Courtesy of the (Labor-initiated) arrival of enterprise bargaining, and the steady diminution of the union movement, an Accord-based approach is obviously no longer available to Julia Gillard and Wayne Swan. But there is nothing in its place to convey the purpose of reform. Labor now speaks endlessly of the need to undertake reform, without explaining to voters what’s in it for them. While Labor has struggled to ever lead the Coalition in polling on which party is seen as better economic manager, it still has a very strong brand on the issue of managing the economy in the interests of working families. Even during Labor’s nadir during the election campaign, it still performed strongly on this indicator.

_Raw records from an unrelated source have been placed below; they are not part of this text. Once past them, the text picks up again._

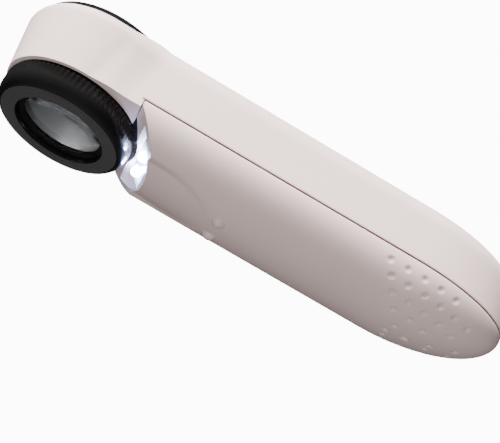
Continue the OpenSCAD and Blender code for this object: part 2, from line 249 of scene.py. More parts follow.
def add_object(name, data):
    """Links a new object with that data to the scene."""
    thing = bpy.data.objects.new(name, data)
    bpy.context.scene.collection.objects.link(thing)
    return thing


def make_object(name, verts, faces, crease=32):
    """A mesh object from millimetre points, with merged doubles and outward faces."""
    mesh = bpy.data.meshes.new(name)
    mesh.from_pydata([Vector(v) * MM for v in verts], [], faces)
    work = bmesh.new()
    work.from_mesh(mesh)
    bmesh.ops.remove_doubles(work, verts=work.verts, dist=2e-6)
    bmesh.ops.dissolve_degenerate(work, edges=work.edges, dist=1e-7)
    bmesh.ops.recalc_face_normals(work, faces=work.faces)
    work.to_mesh(mesh)
    work.free()
    piece = add_object(name, mesh)
    shade(piece, crease)
    return piece


def shade(piece, crease=32):
    """Smooth shading with sharp edges above the crease angle, in degrees."""
    piece.data.shade_smooth()
    piece.data.set_sharp_from_angle(angle=math.radians(crease))


def bake_modifiers(piece):
    """Applies the modifiers of a piece to its mesh."""
    graph = bpy.context.evaluated_depsgraph_get()
    mesh = bpy.data.meshes.new_from_object(piece.evaluated_get(graph))
    piece.modifiers.clear()
    piece.data = mesh


def combine(piece, tool, operation="DIFFERENCE"):
    """Cuts or joins a piece with a tool, and removes the tool."""
    change = piece.modifiers.new("change", "BOOLEAN")
    change.object = tool
    change.operation = operation
    change.solver = "EXACT"
    bake_modifiers(piece)
    bpy.data.objects.remove(tool)


def grid_faces(rows, columns, wrap_rows=False, wrap_columns=False):
    """Quads between neighbouring points of a rows x columns grid."""
    faces = []
    for i in range(rows if wrap_rows else rows - 1):
        for j in range(columns if wrap_columns else columns - 1):
            k, m = (i + 1) % rows, (j + 1) % columns
            faces.append((i * columns + j, k * columns + j, k * columns + m, i * columns + m))
    return faces


def shift(piece, by):
    """Moves the mesh of a piece by a vector in millimetres."""
    piece.data.transform(Matrix.Translation(Vector(by) * MM))


def slab(name, low, high, bevel=0.0):
    """A block between two corners, with rounded edges where bevel is given."""
    xs, ys, zs = zip(low, high)
    corners = [(x, y, z) for x in xs for y in ys for z in zs]
    sides = [(0, 1, 3, 2), (4, 6, 7, 5), (0, 4, 5, 1), (2, 3, 7, 6), (0, 2, 6, 4), (1, 5, 7, 3)]
    piece = make_object(name, corners, sides)
    if bevel:
        soften(piece, bevel)
    return piece


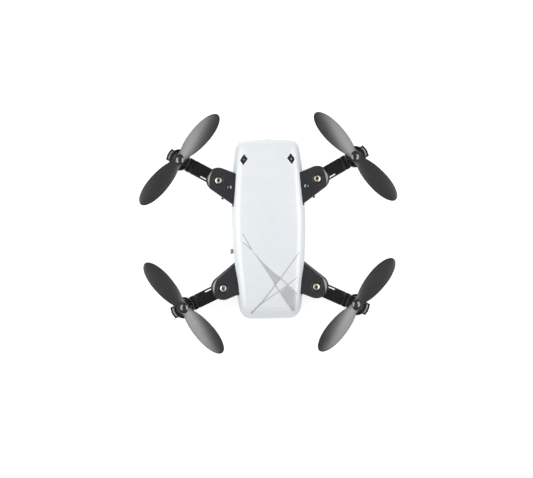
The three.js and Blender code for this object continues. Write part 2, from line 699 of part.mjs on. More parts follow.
function motorRotor() {
  return turned([
    [0, 4.0], [SHAFT_RADIUS, 4.0], [SHAFT_RADIUS, 4.6], [COIL_RADIUS, 4.6],
    [COIL_RADIUS, 15.6], [SHAFT_RADIUS, 15.6], [SHAFT_RADIUS, HUB_HIGH_Z - 0.3], [0, HUB_HIGH_Z - 0.3],
  ]).translate([ARM_LENGTH, 0, 0]);
}

// Width of the blade, seen from above, at a distance from the motor shaft.
function bladeChord(radius) {
  const reach = radius > BLADE_WIDEST ? BLADE_TIP + 0.05 - BLADE_WIDEST : BLADE_INWARD_REACH;
  return BLADE_CHORD * Math.sqrt(1 - ((radius - BLADE_WIDEST) / reach) ** 2);
}

// A blade along +X whose leading edge is on the +Y side when spin is 1.
function propellerBlade(spin) {
  const stations = 10;
  const chordSteps = 4;
  const rings = [];
  for (let i = 0; i <= stations; i += 1) {
    const outward = Math.sin((i / stations) * (Math.PI / 2));
    const radius = BLADE_ROOT + (BLADE_TIP - BLADE_ROOT) * outward;
    const chord = Math.max(0.5, bladeChord(Math.max(radius, 3)));
    const pitch = radians(20 - 10 * (radius / BLADE_TIP));
    const thick = 0.9 - 0.45 * (radius / BLADE_TIP);
    const ring = [];
    const place = (across, offset) => {
      const arch = 0.045 * chord * (1 - 4 * across ** 2);
      const y = chord * across;
      ring.push([radius, spin * y, BLADE_Z + y * Math.tan(pitch) + arch + offset]);
    };
    for (let k = 0; k <= chordSteps; k += 1) {
      const across = -0.5 + k / chordSteps;
      place(across, thick * (0.16 + 0.34 * (1 - 4 * across ** 2)));
    }
    for (let k = chordSteps; k >= 0; k -= 1) {
      const across = -0.5 + k / chordSteps;
      place(across, -thick * (0.16 + 0.34 * (1 - 4 * across ** 2)));
    }
    rings.push(ring);
  }
  const count = rings[0].length;
  const index = [];
  const quad = (a, b, c, d) => index.push(a, b, c, a, c, d);
  for (let i = 0; i < stations; i += 1) {
    for (let k = 0; k < count; k += 1) {
      const next = (k + 1) % count;
      quad(i * count + k, i * count + next, (i + 1) * count + next, (i + 1) * count + k);
    }
  }
  const last = stations * count;
  for (let k = 0; k < chordSteps; k += 1) {
    const across = count - 1 - k;
    quad(across, across - 1, k + 1, k);
    quad(last + k, last + k + 1, last + across - 1, last + across);
  }
  if (spin > 0) index.reverse();
  const geometry = new THREE.BufferGeometry();
  geometry.setAttribute('position', new THREE.Float32BufferAttribute(rings.flat(2), 3));
  geometry.setIndex(index);
  return geometry;
}

function propeller(spin) {
  const hub = turned([
    [0, HUB_LOW_Z], [HUB_RADIUS, HUB_LOW_Z], [HUB_RADIUS, HUB_HIGH_Z - 1.2],
    [HUB_RADIUS - 0.5, HUB_HIGH_Z - 0.4], [HUB_RADIUS - 1.4, HUB_HIGH_Z], [0, HUB_HIGH_Z],
  ], MEDIUM);
  const first = solidOf(propellerBlade(spin));
  const second = solidOf(propellerBlade(spin).rotateZ(Math.PI));
  const bore = post(0, 0, 0, THROUGH, SHAFT_RADIUS + 0.15, COARSE);
  return addAll(hub, first, second).subtract(bore);
}

function addArm(arm) {
  const group = new THREE.Group();
  const outward = arm.side > 0 ? arm.end * arm.sweep : 180 - arm.end * arm.sweep;
  const foldSide = -arm.side * arm.end;
  group.position.set(...arm.pivot, arm.lift);
  group.rotation.z = radians(outward);
  addPart(group, `arm_${arm.name}`, armBeam(foldSide), 'black');
  addPart(group, `arm_cover_${arm.name}`, armCover(), 'black');
  addPart(group, `motor_mount_${arm.name}`, motorMount(arm.lift), 'black');
  addPart(group, `motor_can_${arm.name}`, motorCan(), 'brass');
  addPart(group, `motor_cap_${arm.name}`, motorCap(), 'black');
  addPart(group, `motor_lead_${arm.name}`, motorLead(), 'wire');
  addPart(group, `rotor_${arm.name}`, motorRotor(), 'steel');
  const rotor = new THREE.Group();
  const bladeLine = -arm.side * arm.end * (arm.end > 0 ? FRONT_BLADE_REST : REAR_BLADE_REST);
  const spin = arm.side * arm.end;
  rotor.position.x = ARM_LENGTH;
  rotor.rotation.z = radians(bladeLine - outward);
  addPart(rotor, `propeller_${arm.name}`, propeller(spin), 'blade');
  group.add(rotor);
  drone.add(group);
}

addBody();
ARMS.forEach(addArm);

export default drone;
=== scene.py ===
import json
import math

import bmesh
import bpy
from mathutils import Matrix, Vector
from mathutils.bvhtree import BVHTree


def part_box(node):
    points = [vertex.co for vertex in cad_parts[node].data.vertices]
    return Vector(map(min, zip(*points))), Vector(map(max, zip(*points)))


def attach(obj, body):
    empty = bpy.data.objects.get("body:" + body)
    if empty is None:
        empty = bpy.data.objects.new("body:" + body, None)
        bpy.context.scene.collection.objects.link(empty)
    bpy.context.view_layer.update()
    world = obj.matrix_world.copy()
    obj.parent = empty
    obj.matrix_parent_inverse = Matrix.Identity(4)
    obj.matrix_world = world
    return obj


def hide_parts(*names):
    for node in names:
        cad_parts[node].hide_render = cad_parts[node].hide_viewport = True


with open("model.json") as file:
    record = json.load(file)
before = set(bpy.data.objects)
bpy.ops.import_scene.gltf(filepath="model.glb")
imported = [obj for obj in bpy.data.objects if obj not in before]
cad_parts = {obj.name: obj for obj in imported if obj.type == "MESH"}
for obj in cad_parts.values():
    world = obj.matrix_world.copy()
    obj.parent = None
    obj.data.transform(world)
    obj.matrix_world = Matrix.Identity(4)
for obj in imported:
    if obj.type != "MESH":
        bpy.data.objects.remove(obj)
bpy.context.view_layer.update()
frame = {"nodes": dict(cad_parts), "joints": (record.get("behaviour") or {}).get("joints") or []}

# Shapes are worked out in millimetres, in the row frame: +Y is the nose, z = 0 the ground.
MM = 0.001


def box(node):
    """A node's lowest and highest corners, in millimetres."""
    low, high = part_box(node)
    return low / MM, high / MM


def heights(node):
    return (corner.z for corner in box(node))


def middle_of(node):
    low, high = box(node)
    return (low + high) / 2


# The body's outline.
(_, TAIL_Y, _), (WIDEST_X, NOSE_Y, _) = box("top_shell")
MIDDLE_Y = (NOSE_Y + TAIL_Y) / 2
WIDEST_Y = 5.0
WALL = 1.1

# The crown is CROWN_Z high at CROWN_Y. It falls towards nose and tail with the square of the
# distance, and by CROWN_DOME to each side.
CROWN_Z = 19.35
CROWN_Y = 8.0
CROWN_FALL_FRONT = 0.0015
CROWN_FALL_REAR = 0.0026
CROWN_DOME = 0.3
TOP_ROUND = 4.5
PARTING_Z = 9.0
BOTTOM_Z = box("bottom_shell")[0].z
BOTTOM_ROUND = 3.0

# The ears stand EAR_SHIFT nearer the nose than in the CAD. Slopes are in degrees.
EAR_SHIFT = 0.3
EAR_RADIUS = 5.5
LOWER_EAR_RADIUS = 5.1
EAR_THICK = 1.4
EAR_END_SLOPE = 22
EAR_MIDDLE_SLOPE_FRONT = 36
EAR_MIDDLE_SLOPE_REAR = 39
EAR_INNER_X = 10.4
ROOT_X = 15.2
ARCH_LEVEL = 8  # the row up the canopy's side that is the top of its cut-outs

# The arms, about their pivots.
TOUCH_GAP = 0.3
ARM_HALF_WIDTH = 3.2
BEAM_END = 13.0
MOTOR_STEPS = 72

JOINTS = {joint["name"]: joint for joint in frame["joints"]}


# --- materials

GRAIN_DEPTH = 0.00003  # metres


def new_material(name, color, roughness, metallic=0.0, coat=0.0):
    """A material, and its Principled shader."""
    mat = bpy.data.materials.new(name)
    mat.use_nodes = True
    shader = mat.node_tree.nodes["Principled BSDF"]
    for socket, value in (("Base Color", (*color, 1)), ("Roughness", roughness),
                          ("Metallic", metallic), ("Coat Weight", coat),
                          ("Coat Roughness", 0.12), ("IOR", 1.5)):
        shader.inputs[socket].default_value = value
    return mat, shader


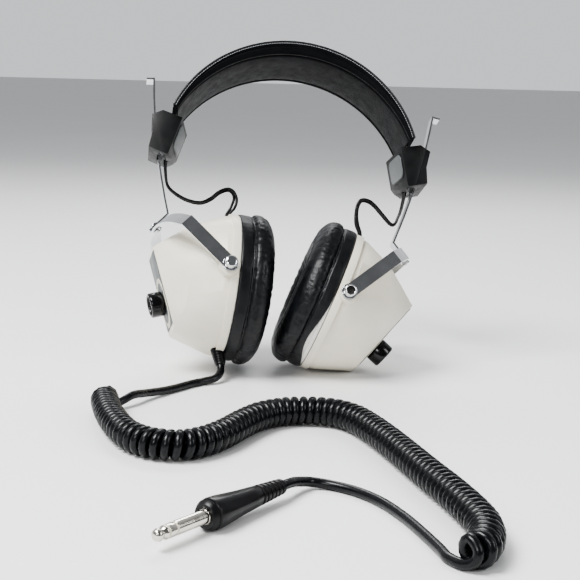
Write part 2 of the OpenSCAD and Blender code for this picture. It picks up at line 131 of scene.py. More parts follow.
cam_data = bpy.data.cameras.new("camera")
cam_data.sensor_width = 36.0
cam_data.lens = 77.13
cam_data.clip_start, cam_data.clip_end = 0.01, 50.0
camera = bpy.data.objects.new("camera", cam_data)
SCENE.collection.objects.link(camera)
az, pitch, tip = math.radians(-7.476), math.radians(9.955), math.radians(1.5)
right = Vector((math.cos(az), math.sin(az), 0))
ahead = Vector((-math.sin(az) * math.cos(pitch), math.cos(az) * math.cos(pitch), -math.sin(pitch)))
up = right.cross(ahead)
right, up = right * math.cos(tip) + up * math.sin(tip), up * math.cos(tip) - right * math.sin(tip)
camera.matrix_world = (Matrix.Translation((-0.1124, -0.8328, 0.1994))
                       @ Matrix((right, up, -ahead)).transposed().to_4x4())
SCENE.camera = camera

# ---- materials -------------------------------------------------------------------------------


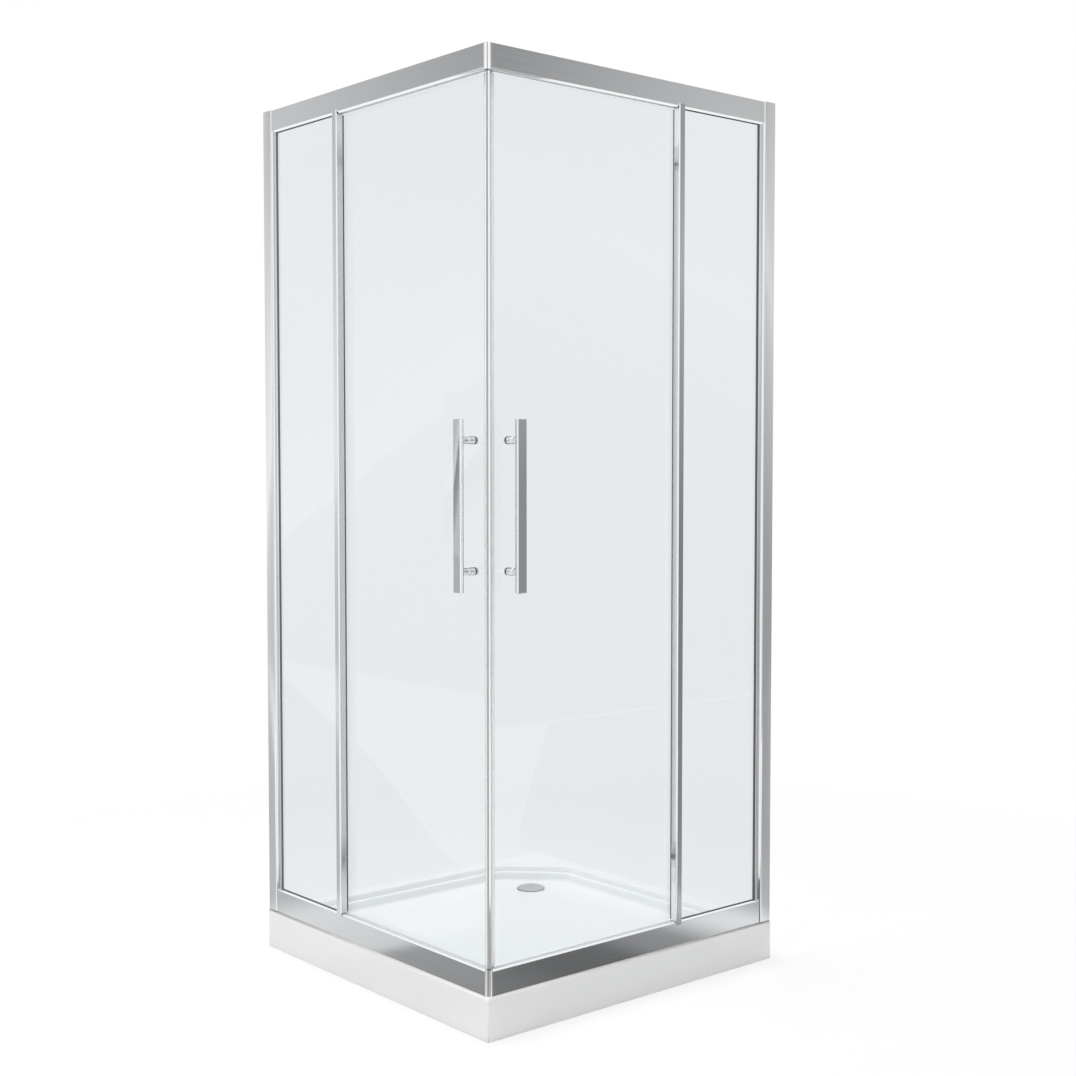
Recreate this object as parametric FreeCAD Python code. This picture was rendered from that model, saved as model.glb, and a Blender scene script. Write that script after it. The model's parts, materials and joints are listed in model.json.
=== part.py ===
import FreeCAD, Part
import math
import os

# A corner shower enclosure: a square tray stands in the corner of a room, and two glazed sides
# meet at its free corner. Each side has a fixed panel by the wall and a door that slides behind it.
# Lengths are in mm. +Z is up, the room walls are at -X and +Y, and the entry corner is at +X -Y.
# Everything is drawn for the left side, which faces -Y, and mirrored to the right side, which
# faces +X. A depth is measured inward from the outer side of the tray.

# Tray
TRAY_SIDE = 900.0
TRAY_HEIGHT = 96.0
TRAY_CORNER_RADIUS = 4.0
TRAY_EDGE_RADIUS = 7.0
SKIRT_THICKNESS = 6.0
RIM_THICKNESS = 5.0
FRONT_RIM = 62.0
WALL_RIM = 37.0
BASIN_DEPTH = 37.0
BASIN_SLOPE = 22.0
BASIN_CHAMFER = 143.0
BASIN_CORNER_RADIUS = 40.0
BASIN_CHAMFER_RADIUS = 60.0
BASIN_RIM_RADIUS = 6.0
BASIN_FLOOR_RADIUS = 10.0
LEDGE_DROP = 15.0
LEDGE_INSET = 7.0
LEDGE_WIDTH = 8.0
LEDGE_RADIUS = 3.0
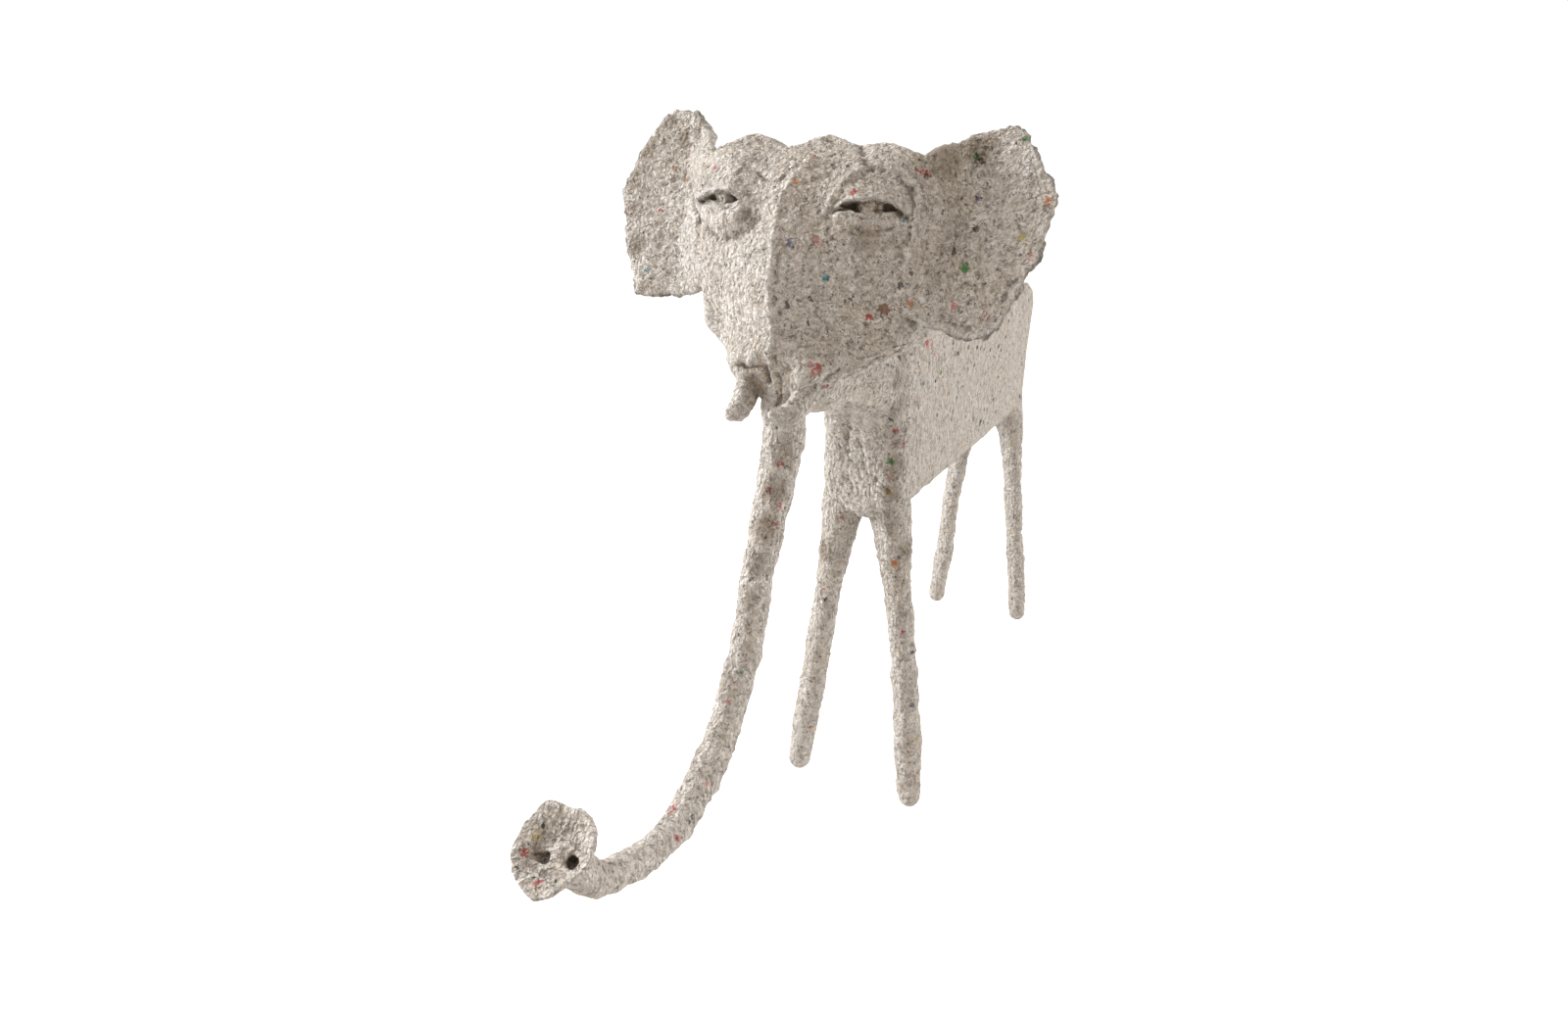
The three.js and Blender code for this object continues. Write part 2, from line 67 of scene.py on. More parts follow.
# Where the skin keeps the most triangles, in the same way
FINE_HEAD_HEIGHT = (0.33, 0.39)
FINE_HEAD_BACK = (-0.05, 0.02)
FINE_TIP_AHEAD = (0.33, 0.36)
FINE_CHEST_HEIGHT = (0.26, 0.28)
FINE_CHEST_BACK = (0.0, 0.02)

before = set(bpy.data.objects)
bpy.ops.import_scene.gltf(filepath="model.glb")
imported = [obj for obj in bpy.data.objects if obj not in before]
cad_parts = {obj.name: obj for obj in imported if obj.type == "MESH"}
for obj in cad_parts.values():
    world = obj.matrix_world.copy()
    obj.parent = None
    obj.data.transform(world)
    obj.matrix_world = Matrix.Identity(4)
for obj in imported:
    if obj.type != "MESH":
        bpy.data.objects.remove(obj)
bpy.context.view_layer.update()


def make_camera():
    data = bpy.data.cameras.new("camera")
    data.sensor_width = SENSOR_MM
    data.lens = FOCAL_PIXELS * SENSOR_MM / IMAGE_WIDTH
    data.clip_start = 0.01
    camera = bpy.data.objects.new("camera", data)
    camera.location = CAMERA_PLACE
    camera.rotation_euler = (math.pi / 2 - CAMERA_PITCH, 0, CAMERA_YAW)
    bpy.context.scene.collection.objects.link(camera)
    bpy.context.scene.camera = camera
    bpy.context.view_layer.update()
    return camera


def pixel_ray(camera, x, y):
    """The direction from the camera through a place in the 1600 by 1036 picture."""
    aim = Vector((x - IMAGE_WIDTH / 2, IMAGE_HEIGHT / 2 - y, -FOCAL_PIXELS))
    return (camera.matrix_world.to_3x3() @ aim).normalized()


# Mesh helpers


def read_points(mesh):
    points = np.empty(len(mesh.vertices) * 3)
    mesh.vertices.foreach_get("co", points)
    return points.reshape(-1, 3)


def write_points(mesh, points):
    mesh.vertices.foreach_set("co", points.reshape(-1).astype(np.float32))
    mesh.update()


def read_normals(mesh):
    normals = np.empty(len(mesh.vertices) * 3)
    mesh.vertex_normals.foreach_get("vector", normals)
    return normals.reshape(-1, 3)


def read_edges(mesh):
    edges = np.empty(len(mesh.edges) * 2, np.int32)
    mesh.edges.foreach_get("vertices", edges)
    return edges.reshape(-1, 2)


def apply_modifier(piece, kind, **settings):
    modifier = piece.modifiers.new(kind, kind)
    for name, value in settings.items():
        setattr(modifier, name, value)
    depsgraph = bpy.context.evaluated_depsgraph_get()
    mesh = bpy.data.meshes.new_from_object(piece.evaluated_get(depsgraph))
    piece.modifiers.clear()
    piece.data = mesh


def neighbour_mean(values, edges, counts):
    result = np.empty_like(values)
    for axis in range(values.shape[1]):
        column = values[:, axis]
        total = np.bincount(edges[:, 0], column[edges[:, 1]], len(column))
        total += np.bincount(edges[:, 1], column[edges[:, 0]], len(column))
        result[:, axis] = total / counts
    return result


def smooth_out(values, edges, rounds, weight=1.0):
    """Smoothing that alternates in and out, so that thin rims and tips keep their size."""
    counts = np.bincount(edges.reshape(-1), minlength=len(values)).clip(1)
    for _ in range(rounds):
        for step in (0.62, -0.645):
            values = values + weight * step * (neighbour_mean(values, edges, counts) - values)
    return values


def blur(values, edges, rounds):
    counts = np.bincount(edges.reshape(-1), minlength=len(values)).clip(1)
    for _ in range(rounds):
        values = values + 0.7 * (neighbour_mean(values, edges, counts) - values)
    return values


def unit(vectors):
    return vectors / np.linalg.norm(vectors, axis=1, keepdims=True).clip(1e-12)


def smoothstep(values, low, high):
    t = np.clip((values - low) / (high - low), 0, 1)
    return t * t * (3 - 2 * t)


# Noise: a seeded lattice of slopes, smoothly blended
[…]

On 9 August, when Labor looked headed for defeat, Essential Research found that Labor, despite trailing the Coalition in “best party at managing the economy”, 38% to 44%, had a strong lead over the Coalition on “best party at handling the economy in a way that helps working people in Australia”, 44-35%.
It was a message that Labor campaign strategists only faintly understood, to their great cost.
It’s there that Labor needs to take the “reform” narrative, better connecting up its ostensible reason for governing with the direct interests of voters, rather than continually prosecuting the case for reform without ever explaining just what reform is for, or more particularly who it benefits. Without that sort of frame, Labor’s efforts at reform don’t look grounded in any core principles. And that’s not just about communicating effectively with voters: if the CPRS or the RSPT were developed and sold as being fundamental parts of Labor’s agenda of managing the economy in the interests of working people, it’s hard to believe they would have been so readily abandoned on the advice of focus group-driven party apparatchiks.